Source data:
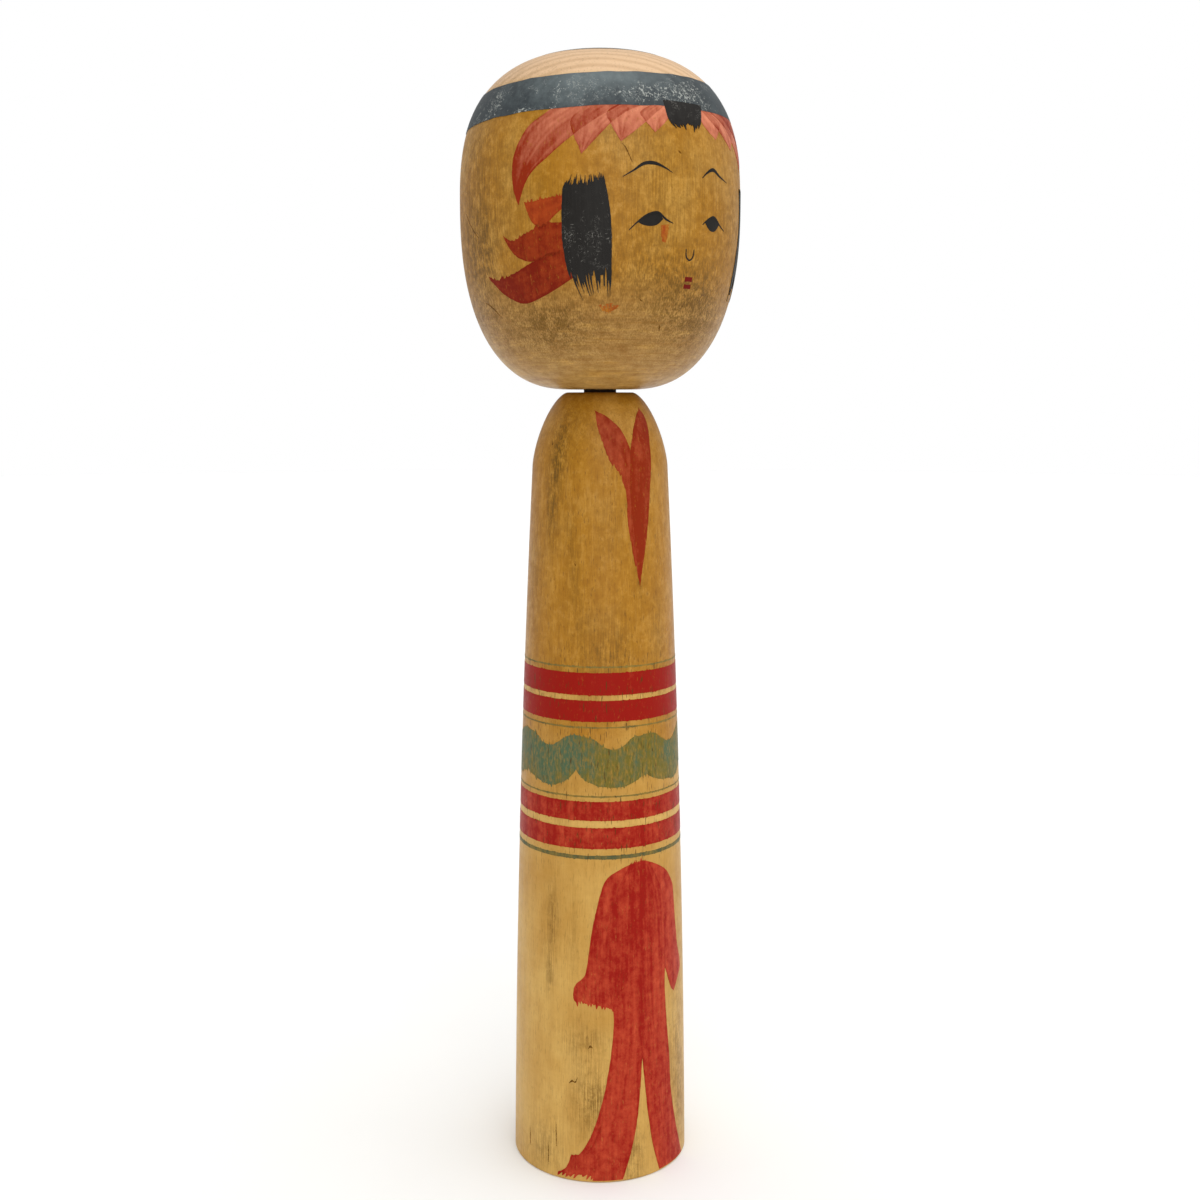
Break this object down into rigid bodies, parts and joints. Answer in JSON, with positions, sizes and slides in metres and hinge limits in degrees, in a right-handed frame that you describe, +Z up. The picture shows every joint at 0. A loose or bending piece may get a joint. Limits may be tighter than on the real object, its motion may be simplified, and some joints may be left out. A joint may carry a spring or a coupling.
{
  "type": "kokeshi doll",
  "caption": "Lathe-turned wooden kokeshi doll: slim tapered body on a flat base and a large rounded head that turns on a dowel in the neck.",
  "frame": {"origin": "centre of the flat base, on the turning axis", "axes": "+Z up along the turning axis, from the base to the crown; -Y is the painted front of the body"},
  "size_m": [0.0742, 0.0742, 0.3014],
  "materials": {
    "body_wood": "waxed, with red, green and black dye and paint",
    "head_wood": "waxed, with black ink and red dye",
    "peg_wood": "bare, darkened"
  },
  "bodies": {
    "body": {"body": "body_wood"},
    "head": {"head": "head_wood", "neck_peg": "peg_wood"}
  },
  "joints": [
    {"name": "head_turn", "type": "hinge", "parent": "body", "child": "head", "pos_m": [0, 0, 0.2142], "axis": [0, 0, 1], "continuous": true}
  ]
}
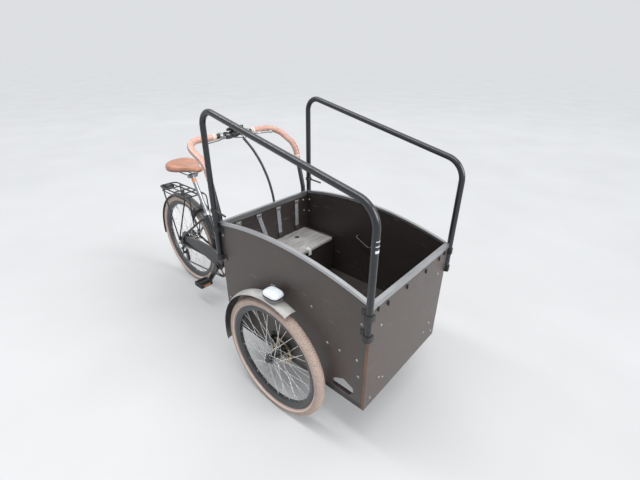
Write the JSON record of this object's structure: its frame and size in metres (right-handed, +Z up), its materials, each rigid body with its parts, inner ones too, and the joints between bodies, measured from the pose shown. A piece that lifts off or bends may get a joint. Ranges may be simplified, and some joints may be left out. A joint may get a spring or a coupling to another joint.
{
  "type": "electric cargo trike",
  "caption": "Cargo trike with an open wooden box between the front wheels, canopy rails, hoop handlebar and one rear wheel; the box steers on a kingpin.",
  "frame": {"origin": "centre of the plan outline, on the ground", "axes": "+X forward, +Y to the rider's left, +Z up"},
  "size_m": [2.108, 0.8206, 1.3423],
  "materials": {
    "panel_board": "dark film-faced plywood, matt",
    "trim_aluminium": "brushed",
    "bench_board": "worn pale grey board",
    "frame_black": "satin black powder coat",
    "steel_bright": "bright",
    "rotor_steel": "heat-tinted brushed",
    "guard_grey": "satin dark grey",
    "tyre_tan": "tan rubber",
    "rim_black": "satin black",
    "spokes_silver": "bright",
    "leather_brown": "semi-gloss",
    "grip_brown": "wrapped and stitched",
    "lamp_black": "gloss",
    "lamp_clear": "white translucent",
    "plastic_black": "matt",
    "cable_black": "matt",
    "belt_webbing": "pale grey webbing",
    "lamp_red": "translucent red",
    "post_silver": "satin silver",
    "chain_steel": "oiled"
  },
  "bodies": {
    "rear_frame": {"rear_frame": "frame_black", "rear_axle": "steel_bright", "seat_post": "post_silver", "seat_collar": "steel_bright", "saddle": "leather_brown", "rack": "frame_black", "rear_mudguard": "guard_grey", "chain": "chain_steel", "chain_guard": "guard_grey", "tail_lamp": "lamp_red", "battery_case": "plastic_black", "ring_lock": "plastic_black", "derailleur": "frame_black"},
    "front_carrier": {"box_side_right": "panel_board", "box_side_left": "panel_board", "box_front": "panel_board", "box_rear": "panel_board", "box_floor": "panel_board", "side_trims": "trim_aluminium", "end_trims": "trim_aluminium", "bench_seat": "bench_board", "bench_riser": "panel_board", "bench_cleats": "panel_board", "subframe": "frame_black", "kingpin": "steel_bright", "stub_axles": "frame_black", "front_mudguards": "guard_grey", "canopy_rails": "frame_black", "rail_clamps": "plastic_black", "grips": "grip_brown", "brake_calipers": "frame_black", "headlamp_housings": "lamp_black", "headlamp_caps": "lamp_clear", "handlebar": "frame_black", "handlebar_clamps": "frame_black", "brake_levers": "lamp_black", "display_and_shifter": "plastic_black", "cable_sleeve": "cable_black", "cable_gland": "plastic_black", "turn_studs": "plastic_black", "side_handles": "steel_bright", "seat_belts": "belt_webbing", "control_cables": "cable_black"},
    "front_wheel_right": {"front_tyre_right": "tyre_tan", "front_rim_right": "rim_black", "front_spoked_hub_right": "spokes_silver", "front_brake_rotor_right": "rotor_steel"},
    "front_wheel_left": {"front_tyre_left": "tyre_tan", "front_rim_left": "rim_black", "front_spoked_hub_left": "spokes_silver", "front_brake_rotor_left": "rotor_steel"},
    "rear_wheel": {"rear_tyre": "tyre_tan", "rear_rim": "rim_black", "rear_spoked_hub": "spokes_silver", "rear_sprocket": "chain_steel"},
    "cranks": {"crank_set": "frame_black", "chainring": "chain_steel"},
    "pedal_right": {"pedal_right": "plastic_black"},
    "pedal_left": {"pedal_left": "plastic_black"}
  },
  "joints": [
    {"name": "steering", "type": "hinge", "parent": "rear_frame", "child": "front_carrier", "pos_m": [0.279, 0, 0.288], "axis": [0, 0, 1], "range_deg": [-35, 35]},
    {"name": "front_right_spin", "type": "hinge", "parent": "front_carrier", "child": "front_wheel_right", "pos_m": [0.579, -0.367, 0.303], "axis": [0, 1, 0], "continuous": true},
    {"name": "front_left_spin", "type": "hinge", "parent": "front_carrier", "child": "front_wheel_left", "pos_m": [0.579, 0.367, 0.303], "axis": [0, 1, 0], "continuous": true},
    {"name": "rear_spin", "type": "hinge", "parent": "rear_frame", "child": "rear_wheel", "pos_m": [-0.711, 0, 0.33], "axis": [0, 1, 0], "continuous": true},
    {"name": "crank_spin", "type": "hinge", "parent": "rear_frame", "child": "cranks", "pos_m": [-0.291, 0, 0.292], "axis": [0, 1, 0], "continuous": true},
    {"name": "pedal_right_spin", "type": "hinge", "parent": "cranks", "child": "pedal_right", "pos_m": [-0.38564, -0.13, 0.15684], "axis": [0, 1, 0], "continuous": true},
    {"name": "pedal_left_spin", "type": "hinge", "parent": "cranks", "child": "pedal_left", "pos_m": [-0.19636, 0.13, 0.42716], "axis": [0, 1, 0], "continuous": true}
  ]
}
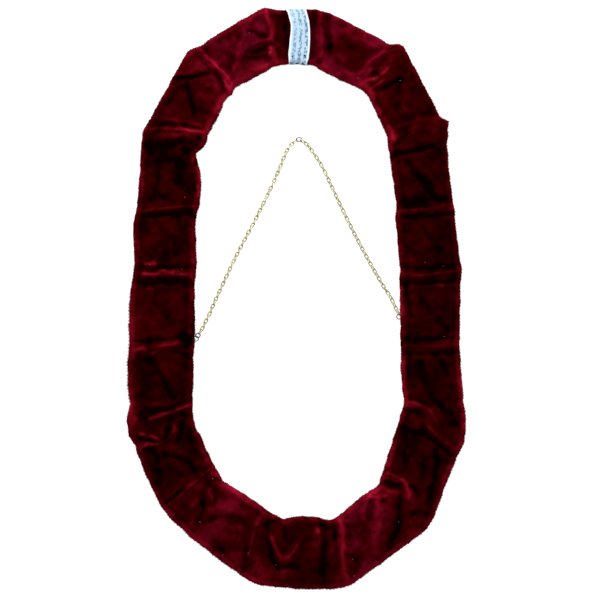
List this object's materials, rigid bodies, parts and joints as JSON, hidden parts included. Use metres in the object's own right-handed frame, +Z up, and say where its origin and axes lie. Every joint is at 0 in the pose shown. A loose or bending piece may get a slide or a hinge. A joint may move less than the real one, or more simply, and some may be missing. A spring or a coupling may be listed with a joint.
{
  "type": "masonic chain collar, lying face down",
  "caption": "Ceremonial chain collar lying face down: a ring of pleated burgundy velvet over linked gilt plates, with a woven label and a thin gold chain across the opening.",
  "frame": {"origin": "on the surface that the collar lies on, under the middle of its outline", "axes": "+Z up, out of the velvet back; +Y from the breast end to the nape; +X to the right seen from above"},
  "size_m": [0.3558, 0.6102, 0.0126],
  "materials": {
    "velvet": "burgundy cotton velvet, dark in the folds and brighter along the rolled edges",
    "woven_label": "woven label, pale blue and white, with no lettering",
    "gilt_plate": "polished gilt brass",
    "gold_chain": "pale gold plated brass",
    "dark_ring": "tarnished brass"
  },
  "bodies": {
    "root": {"velvet_band": "velvet", "label": "woven_label", "plate_01": "gilt_plate", "plate_02": "gilt_plate", "plate_03": "gilt_plate", "plate_04": "gilt_plate", "plate_05": "gilt_plate", "plate_06": "gilt_plate", "plate_07": "gilt_plate", "plate_08": "gilt_plate", "plate_09": "gilt_plate", "plate_10": "gilt_plate", "plate_11": "gilt_plate", "plate_12": "gilt_plate", "plate_13": "gilt_plate", "plate_14": "gilt_plate", "plate_15": "gilt_plate", "plate_16": "gilt_plate", "plate_17": "gilt_plate", "plate_18": "gilt_plate", "link_01": "gilt_plate", "link_02": "gilt_plate", "link_03": "gilt_plate", "link_04": "gilt_plate", "link_05": "gilt_plate", "link_06": "gilt_plate", "link_07": "gilt_plate", "link_08": "gilt_plate", "link_09": "gilt_plate", "link_10": "gilt_plate", "link_11": "gilt_plate", "link_12": "gilt_plate", "link_13": "gilt_plate", "link_14": "gilt_plate", "link_15": "gilt_plate", "link_16": "gilt_plate", "link_17": "gilt_plate", "link_18": "gilt_plate", "chain_left": "gold_chain", "chain_right": "gold_chain", "apex_ring": "gold_chain", "end_ring_left": "dark_ring"}
  },
  "joints": []
}
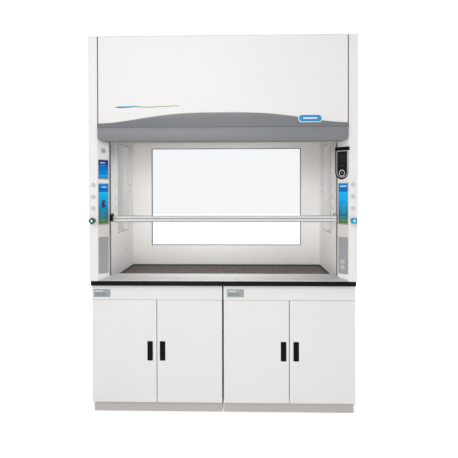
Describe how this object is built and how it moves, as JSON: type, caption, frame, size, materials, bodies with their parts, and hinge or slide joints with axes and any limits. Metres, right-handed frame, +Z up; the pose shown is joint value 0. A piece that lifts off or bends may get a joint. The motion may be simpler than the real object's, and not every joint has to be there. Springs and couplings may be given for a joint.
{
  "type": "fume hood",
  "caption": "Filtered laboratory fume hood with a sliding sash and glass walls, standing on two base cabinets with doors.",
  "frame": {"origin": "on the floor, under the centre of the overall box", "axes": "+Z up, the sash and doors face -Y, +X to the user's right"},
  "size_m": [1.829, 0.863, 2.606],
  "materials": {
    "white_powder_coat": "satin",
    "chamber_lining": "satin",
    "moulded_grey": "satin",
    "black_resin": "satin",
    "clear_glass": "gloss",
    "white_aluminium": "satin",
    "aluminium": "satin",
    "black_plastic": "satin",
    "button_plastic": "satin",
    "bright_steel": "satin",
    "cast_weight": "matte",
    "filter_media": "matte",
    "fan_plastic": "satin",
    "lamp_diffuser": "satin",
    "outlet_plate": "satin",
    "green_knob": "gloss",
    "blue_knob": "gloss"
  },
  "bodies": {
    "frame": {"airfoil_sill": "white_powder_coat", "base_cabinet_left": "white_powder_coat", "base_cabinet_right": "white_powder_coat", "cabinet_shelf_left": "white_powder_coat", "cabinet_shelf_right": "white_powder_coat", "ceiling_light": "lamp_diffuser", "ceiling_panel": "chamber_lining", "chain_loop_left": "bright_steel", "chain_loop_right": "bright_steel", "corner_post_left": "white_powder_coat", "corner_post_right": "white_powder_coat", "fan_deck": "bright_steel", "filter_cassette_left": "filter_media", "filter_cassette_middle": "filter_media", "filter_cassette_right": "filter_media", "front_panel": "white_powder_coat", "header_fascia": "moulded_grey", "monitor_housing": "black_plastic", "outlet_plate_left": "outlet_plate", "outlet_plate_right": "outlet_plate", "rear_liner": "chamber_lining", "rear_panel": "white_powder_coat", "rear_window": "clear_glass", "sash_bearings_left": "bright_steel", "sash_bearings_right": "bright_steel", "sash_track_left": "black_plastic", "sash_track_right": "black_plastic", "side_liner_left": "chamber_lining", "side_liner_right": "chamber_lining", "side_panel_left": "white_powder_coat", "side_panel_right": "white_powder_coat", "side_window_left": "clear_glass", "side_window_right": "clear_glass", "top_cover": "white_powder_coat", "worktop": "black_resin"},
    "sash": {"sash_glass": "clear_glass", "sash_handle": "white_aluminium", "sash_top_rail": "aluminium", "sash_end_block_left": "black_plastic", "sash_end_block_right": "black_plastic"},
    "counterweight_left": {"counterweight_left": "cast_weight"},
    "counterweight_right": {"counterweight_right": "cast_weight"},
    "sash_shaft": {"sash_shaft": "bright_steel"},
    "idler_left": {"idler_left": "bright_steel"},
    "idler_right": {"idler_right": "bright_steel"},
    "outer_door_left": {"outer_door_left": "white_powder_coat", "outer_door_handle_left": "black_plastic"},
    "outer_door_right": {"outer_door_right": "white_powder_coat", "outer_door_handle_right": "black_plastic"},
    "inner_door_left": {"inner_door_left": "white_powder_coat", "inner_door_handle_left": "black_plastic"},
    "inner_door_right": {"inner_door_right": "white_powder_coat", "inner_door_handle_right": "black_plastic"},
    "fan_impeller_left": {"fan_impeller_left": "fan_plastic"},
    "fan_impeller_middle": {"fan_impeller_middle": "fan_plastic"},
    "fan_impeller_right": {"fan_impeller_right": "fan_plastic"},
    "monitor_button": {"monitor_button": "button_plastic"},
    "light_switch_button": {"light_switch_button": "button_plastic"},
    "valve_knob_left": {"valve_knob_left": "green_knob"},
    "valve_knob_right": {"valve_knob_right": "blue_knob"}
  },
  "joints": [
    {"name": "sash_slide", "type": "slide", "parent": "frame", "child": "sash", "axis": [0, 0, 1], "range_m": [-0.359, 0.307]},
    {"name": "counterweight_left_slide", "type": "slide", "parent": "frame", "child": "counterweight_left", "axis": [0, 0, 1], "range_m": [-0.31, 0.36]},
    {"name": "counterweight_right_slide", "type": "slide", "parent": "frame", "child": "counterweight_right", "axis": [0, 0, 1], "range_m": [-0.31, 0.36]},
    {"name": "sash_shaft_spin", "type": "hinge", "parent": "frame", "child": "sash_shaft", "pos_m": [0, -0.2635, 2.566], "axis": [1, 0, 0], "range_deg": [-600, 700]},
    {"name": "idler_left_spin", "type": "hinge", "parent": "frame", "child": "idler_left", "pos_m": [-0.819, -0.2635, 1.6], "axis": [1, 0, 0], "range_deg": [-600, 700]},
    {"name": "idler_right_spin", "type": "hinge", "parent": "frame", "child": "idler_right", "pos_m": [0.819, -0.2635, 1.6], "axis": [1, 0, 0], "range_deg": [-600, 700]},
    {"name": "outer_door_left_hinge", "type": "hinge", "parent": "frame", "child": "outer_door_left", "pos_m": [-0.9085, -0.3335, 0.44], "axis": [0, 0, -1], "range_deg": [0, 110]},
    {"name": "inner_door_left_hinge", "type": "hinge", "parent": "frame", "child": "inner_door_left", "pos_m": [-0.0065, -0.3335, 0.44], "axis": [0, 0, 1], "range_deg": [0, 90]},
    {"name": "outer_door_right_hinge", "type": "hinge", "parent": "frame", "child": "outer_door_right", "pos_m": [0.9085, -0.3335, 0.44], "axis": [0, 0, 1], "range_deg": [0, 110]},
    {"name": "inner_door_right_hinge", "type": "hinge", "parent": "frame", "child": "inner_door_right", "pos_m": [0.0065, -0.3335, 0.44], "axis": [0, 0, -1], "range_deg": [0, 90]},
    {"name": "fan_left_spin", "type": "hinge", "parent": "frame", "child": "fan_impeller_left", "pos_m": [-0.52, 0.1065, 2.302], "axis": [0, 0, 1], "continuous": true},
    {"name": "fan_middle_spin", "type": "hinge", "parent": "frame", "child": "fan_impeller_middle", "pos_m": [0, 0.1065, 2.302], "axis": [0, 0, 1], "continuous": true},
    {"name": "fan_right_spin", "type": "hinge", "parent": "frame", "child": "fan_impeller_right", "pos_m": [0.52, 0.1065, 2.302], "axis": [0, 0, 1], "continuous": true},
    {"name": "valve_left_turn", "type": "hinge", "parent": "frame", "child": "valve_knob_left", "pos_m": [-0.88, -0.3735, 1.3485], "axis": [0, -1, 0], "range_deg": [0, 270]},
    {"name": "valve_right_turn", "type": "hinge", "parent": "frame", "child": "valve_knob_right", "pos_m": [0.88, -0.3735, 1.3485], "axis": [0, -1, 0], "range_deg": [0, 270]},
    {"name": "monitor_button_push", "type": "slide", "parent": "frame", "child": "monitor_button", "axis": [0.7014, 0.7127, 0], "range_m": [0, 0.002], "stiffness_N_per_m": 300},
    {"name": "light_switch_push", "type": "slide", "parent": "frame", "child": "light_switch_button", "axis": [-0.7014, 0.7127, 0], "range_m": [0, 0.002], "stiffness_N_per_m": 300}
  ],
  "couplings": [
    {"joint": "counterweight_left_slide", "follows": "sash_slide", "ratio": -1},
    {"joint": "counterweight_right_slide", "follows": "sash_slide", "ratio": -1},
    {"joint": "sash_shaft_spin", "follows": "sash_slide", "rad_per_m": -33.333},
    {"joint": "idler_left_spin", "follows": "sash_slide", "rad_per_m": -33.333},
    {"joint": "idler_right_spin", "follows": "sash_slide", "rad_per_m": -33.333}
  ]
}
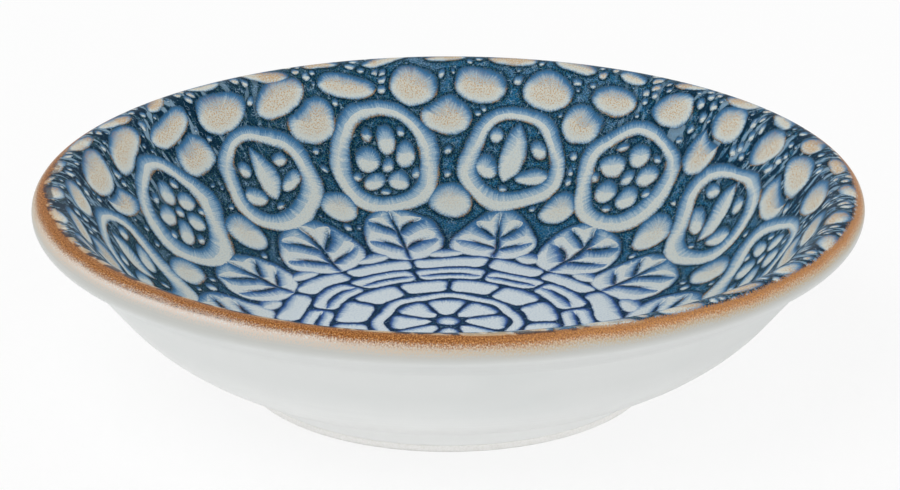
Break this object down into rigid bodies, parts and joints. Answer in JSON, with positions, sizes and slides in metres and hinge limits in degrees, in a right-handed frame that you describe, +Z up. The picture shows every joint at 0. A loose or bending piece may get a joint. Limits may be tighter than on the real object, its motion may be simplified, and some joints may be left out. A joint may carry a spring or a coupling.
{
  "type": "soy sauce dish",
  "caption": "Shallow round porcelain sauce dish on a foot ring, with a decorated blue inside, a brown edged lip and a plain white outside.",
  "frame": {"origin": "centre of the foot ring, on the surface the dish stands on", "axes": "+Z up along the dish's axis; +X to the right and -Y towards the viewer in the reference view"},
  "size_m": [0.09, 0.09, 0.0222],
  "materials": {
    "bisque": "matt, unglazed and fired, where the foot ring touches the table",
    "decorated_glaze": "satin gloss, cobalt and cream decoration under the glaze",
    "iron_glaze": "satin gloss, speckled iron brown",
    "white_glaze": "satin gloss, plain cool white"
  },
  "bodies": {
    "root": {"porcelain_body": "bisque", "inner_glaze": "decorated_glaze", "rim_glaze": "iron_glaze", "outer_glaze": "white_glaze", "foot_well_glaze": "white_glaze"}
  },
  "joints": []
}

Problem statement: Look through the entries above and count each line holding "bends"; report the count alone.

Answer to the exercise: 2